[Directive]: Answer with a number only: how many lines of the data contain "object"?

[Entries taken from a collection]
....

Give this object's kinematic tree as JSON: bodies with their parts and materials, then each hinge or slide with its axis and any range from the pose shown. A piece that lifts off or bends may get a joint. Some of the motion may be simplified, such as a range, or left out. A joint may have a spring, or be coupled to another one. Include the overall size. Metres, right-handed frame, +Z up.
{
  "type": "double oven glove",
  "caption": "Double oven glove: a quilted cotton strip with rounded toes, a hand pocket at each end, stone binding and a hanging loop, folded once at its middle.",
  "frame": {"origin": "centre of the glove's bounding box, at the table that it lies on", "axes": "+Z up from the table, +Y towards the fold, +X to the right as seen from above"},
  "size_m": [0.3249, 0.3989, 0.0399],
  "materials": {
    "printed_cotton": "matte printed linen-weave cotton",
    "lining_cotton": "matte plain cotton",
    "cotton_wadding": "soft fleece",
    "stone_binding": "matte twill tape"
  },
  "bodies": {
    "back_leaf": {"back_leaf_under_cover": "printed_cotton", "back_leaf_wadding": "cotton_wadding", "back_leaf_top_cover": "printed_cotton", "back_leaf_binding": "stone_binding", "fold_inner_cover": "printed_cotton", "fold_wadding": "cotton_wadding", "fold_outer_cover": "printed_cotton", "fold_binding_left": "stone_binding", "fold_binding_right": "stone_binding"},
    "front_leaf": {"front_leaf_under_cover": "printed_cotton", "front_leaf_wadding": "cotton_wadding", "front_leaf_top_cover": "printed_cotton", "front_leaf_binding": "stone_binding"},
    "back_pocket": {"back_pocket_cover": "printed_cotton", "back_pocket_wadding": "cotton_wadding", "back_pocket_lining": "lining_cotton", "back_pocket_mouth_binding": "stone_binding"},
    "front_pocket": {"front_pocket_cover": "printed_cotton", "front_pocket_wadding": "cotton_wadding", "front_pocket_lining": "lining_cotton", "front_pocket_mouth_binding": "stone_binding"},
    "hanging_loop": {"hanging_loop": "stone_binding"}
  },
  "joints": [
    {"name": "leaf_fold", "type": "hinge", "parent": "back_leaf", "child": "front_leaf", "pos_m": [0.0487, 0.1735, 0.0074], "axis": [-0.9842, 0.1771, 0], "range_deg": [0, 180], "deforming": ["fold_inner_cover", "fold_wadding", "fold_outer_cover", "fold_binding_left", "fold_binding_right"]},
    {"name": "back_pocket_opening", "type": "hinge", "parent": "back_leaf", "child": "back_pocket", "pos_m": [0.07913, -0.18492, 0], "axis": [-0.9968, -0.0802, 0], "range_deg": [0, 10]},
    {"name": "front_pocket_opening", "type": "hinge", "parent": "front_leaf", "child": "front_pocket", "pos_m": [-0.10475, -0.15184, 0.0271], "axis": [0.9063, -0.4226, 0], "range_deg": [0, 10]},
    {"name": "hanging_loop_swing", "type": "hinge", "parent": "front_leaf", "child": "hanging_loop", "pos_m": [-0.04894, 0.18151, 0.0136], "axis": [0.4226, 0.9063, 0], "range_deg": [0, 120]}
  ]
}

....

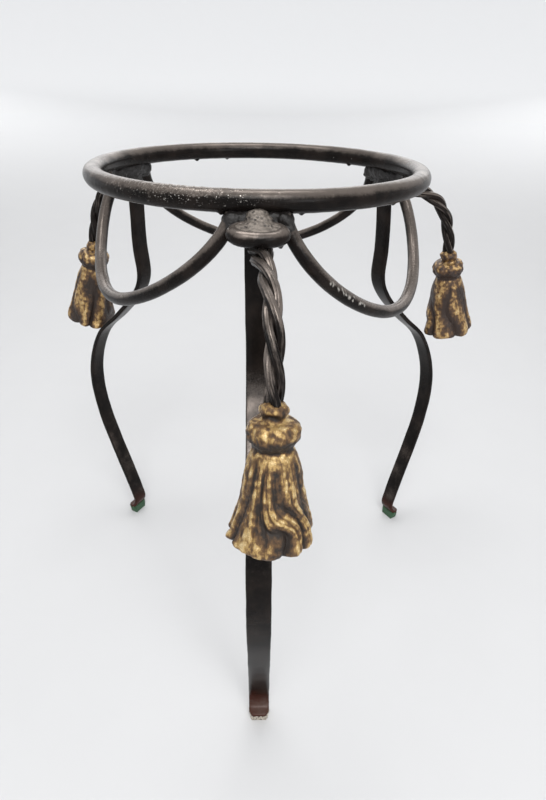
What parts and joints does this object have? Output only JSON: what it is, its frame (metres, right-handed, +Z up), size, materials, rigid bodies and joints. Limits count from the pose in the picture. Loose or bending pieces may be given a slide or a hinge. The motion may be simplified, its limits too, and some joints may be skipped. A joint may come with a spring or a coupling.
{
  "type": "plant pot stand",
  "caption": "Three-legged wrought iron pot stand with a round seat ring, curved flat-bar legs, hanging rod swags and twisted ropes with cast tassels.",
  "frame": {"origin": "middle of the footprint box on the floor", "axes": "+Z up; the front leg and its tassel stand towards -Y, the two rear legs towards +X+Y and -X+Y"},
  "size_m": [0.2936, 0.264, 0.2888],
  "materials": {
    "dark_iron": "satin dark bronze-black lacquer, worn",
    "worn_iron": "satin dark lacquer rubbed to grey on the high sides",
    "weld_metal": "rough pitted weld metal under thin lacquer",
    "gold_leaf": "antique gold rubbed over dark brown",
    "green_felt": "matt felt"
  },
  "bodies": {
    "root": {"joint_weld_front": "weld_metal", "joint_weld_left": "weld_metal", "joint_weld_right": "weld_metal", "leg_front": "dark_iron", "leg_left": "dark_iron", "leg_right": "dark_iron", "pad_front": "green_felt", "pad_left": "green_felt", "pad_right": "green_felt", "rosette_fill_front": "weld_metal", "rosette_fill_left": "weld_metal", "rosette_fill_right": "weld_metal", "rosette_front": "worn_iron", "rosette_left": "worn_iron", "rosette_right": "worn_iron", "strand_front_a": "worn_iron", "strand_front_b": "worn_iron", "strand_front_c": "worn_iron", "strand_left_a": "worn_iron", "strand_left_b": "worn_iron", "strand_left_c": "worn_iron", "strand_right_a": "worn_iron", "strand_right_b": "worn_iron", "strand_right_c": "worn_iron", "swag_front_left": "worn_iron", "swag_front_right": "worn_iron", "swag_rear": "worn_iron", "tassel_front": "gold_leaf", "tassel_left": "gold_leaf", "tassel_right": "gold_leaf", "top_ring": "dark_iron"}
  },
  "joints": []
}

....

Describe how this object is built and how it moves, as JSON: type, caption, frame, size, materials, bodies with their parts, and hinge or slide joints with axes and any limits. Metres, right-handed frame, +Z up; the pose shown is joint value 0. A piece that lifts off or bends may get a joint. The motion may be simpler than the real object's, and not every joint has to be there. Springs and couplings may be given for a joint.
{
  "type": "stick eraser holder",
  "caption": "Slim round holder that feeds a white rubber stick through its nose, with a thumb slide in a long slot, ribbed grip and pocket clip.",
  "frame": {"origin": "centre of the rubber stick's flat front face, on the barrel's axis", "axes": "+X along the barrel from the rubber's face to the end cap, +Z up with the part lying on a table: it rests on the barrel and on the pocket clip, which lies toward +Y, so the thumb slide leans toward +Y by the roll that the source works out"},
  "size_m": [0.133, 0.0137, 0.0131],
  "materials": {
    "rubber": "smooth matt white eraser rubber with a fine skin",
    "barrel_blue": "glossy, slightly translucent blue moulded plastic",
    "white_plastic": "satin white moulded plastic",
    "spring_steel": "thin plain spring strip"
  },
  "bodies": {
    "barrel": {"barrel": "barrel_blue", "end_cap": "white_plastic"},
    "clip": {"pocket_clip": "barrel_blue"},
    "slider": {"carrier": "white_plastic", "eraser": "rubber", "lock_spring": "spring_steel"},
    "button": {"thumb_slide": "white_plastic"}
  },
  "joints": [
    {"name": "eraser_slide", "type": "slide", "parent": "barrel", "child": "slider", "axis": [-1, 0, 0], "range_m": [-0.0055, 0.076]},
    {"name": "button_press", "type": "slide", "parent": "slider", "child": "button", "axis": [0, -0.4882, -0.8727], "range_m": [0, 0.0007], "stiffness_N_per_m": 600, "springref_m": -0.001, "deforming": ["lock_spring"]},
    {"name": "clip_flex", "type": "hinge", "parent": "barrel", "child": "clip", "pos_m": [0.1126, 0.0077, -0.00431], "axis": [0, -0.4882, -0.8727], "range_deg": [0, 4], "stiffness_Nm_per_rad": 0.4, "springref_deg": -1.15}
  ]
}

....

[Correct result]: 3